Now at last we come to the point where Rodbertus really offers us something new; something which distinguishes him from all his numerous fellow supporters of the labour money exchange economy. They all demand this exchange organisation for the purpose of abolishing the exploitation of wage labour by capital. Every producer is to receive the full labour value of his product. On this they all agree, from Gray to Proudhon. Not at all, says Rodbertus. Wage labour and its exploitation remain.

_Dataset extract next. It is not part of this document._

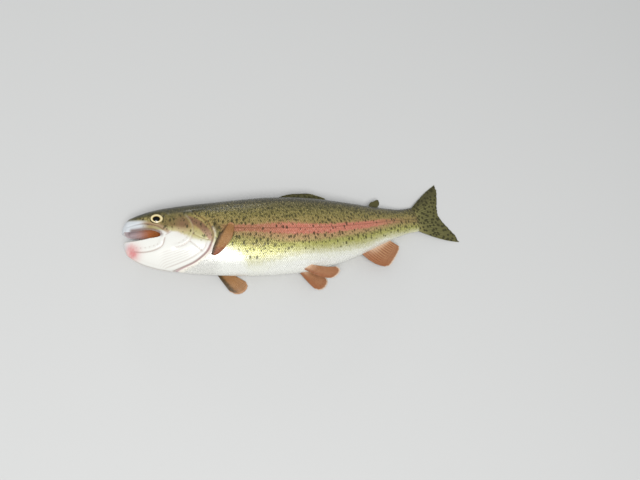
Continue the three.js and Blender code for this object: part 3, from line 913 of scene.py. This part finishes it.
def markedMaterial(name, coatRoughness):
    # A wet finish with the fish's markings. Gives the fields that they come from too.
    material, surface = newMaterial(name, coat=0.3, coatRoughness=coatRoughness, specular=0.25)
    given = {name.capitalize(): readField(name, 1 if kind == "Vector" else 2) for name, kind in fields.items()}
    marked = put("Group", given, node_tree=markingsTree)
    return material, surface, marked, given


def skinMaterial():
    material, surface, marked, given = markedMaterial("wetSkin", 0.16)
    mottle = noise(scaled(given["Flow"], (0.8, 0.8, 1)), 1.0, 4)
    # painted shade darkens the grooves of the head
    shaded = blend(times(readField("creaseShade", 2), 0.75), marked, tone("creaseShade"), "MULTIPLY")
    grain = noise(scaled(given["Flow"], (2.1, 2.1, 1)), 1.0, 2)
    feed(surface, {
        "Base Color": blend(0.16, shaded, grey(mottle), "SOFT_LIGHT"),
        "Roughness": fit(mottle, 0.24, 0.3),
        "Normal": bumped(grain, 0.00005, 0.5),
    })
    return material


def scaleMaterial():
    material, surface, marked, given = markedMaterial("wetScales", 0.12)
    u, v, luck = parts(readField("plate"))
    band, _, _ = parts(given["Bands"])
    away = calc("SQRT", plus(times(u, u), times(v, v)))
    # the scales of the back have dark rims
    rimmed = times(step(away, 0.66, 0.98), step(band, -0.9, 0.5, 0.03, 0.42))
    colour = blend(rimmed, marked, tone("spot"))
    # each scale of the lateral line has a short dark pore
    pore = times(step(luck, 1.4, 1.6), step(calc("ABSOLUTE", v), 0.34, 0.12))
    colour = blend(times(pore, 0.38), colour, tone("spot"))
    luck = calc("MODULO", luck, 1.0)
    feed(surface, {
        "Base Color": blend(0.2, colour, grey(fit(luck, 0.5, 0.25)), "SOFT_LIGHT"),
        "Roughness": fit(luck, 0.16, 0.22),
        "Metallic": step(band, 0.9, -0.7, 0.0, 0.22),
        "Normal": bumped(calc("SINE", times(away, 34.0)), 0.00002, 0.4),
    })
    return material


def eyeMaterial():
    material, surface = newMaterial("eyeGloss", 0.08, coat=0.32, specular=0.1)
    disc = readField("disc")
    _, up, r = parts(disc)
    fibres = noise(scaled(disc, (7, 7, 1.6)), 1.0, 4)
    dusky = times(step(fibres, 0.45, 0.7), step(up, 0.15, -0.75, 0.25, 0.75))
    iris = blend(dusky, bands(r, colours["iris"]), tone("irisDusk"))
    feed(surface, {
        "Base Color": blend(step(r, 0.53, 0.49), iris, tone("pupil")),
        "Roughness": step(r, 0.5, 0.46, 0.3, 0.04),
    })
    return material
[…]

In the first place, in no conceivable condition of society can the worker receive the full value of his product for consumption. A series of economically unproductive but necessary functions have to be met from the fund produced, and consequently also the persons connected with them maintained. This is only correct so long as the present-day division of labour applies. In a society in which general productive labour is obligatory, which is also “conceivable” after all, this ceases to apply. But the need for a social reserve and accumulation fund would remain and consequently even in that case, the workers, i.e., all, would remain in possession and enjoyment of their total product, but each separate worker would not enjoy the “full returns of his labour". Nor has the maintenance of economically unproductive functions at the expense of the labour product been overlooked by the other labour money utopians. But they leave the workers to tax themselves for this purpose in the usual democratic way, while Rodbertus, whose whole social reform of 1842 is geared to the Prussian state of that time, refers the whole matter to the decision of the bureaucracy, which determines from above the share of the worker in his own product and graciously permits him to have it.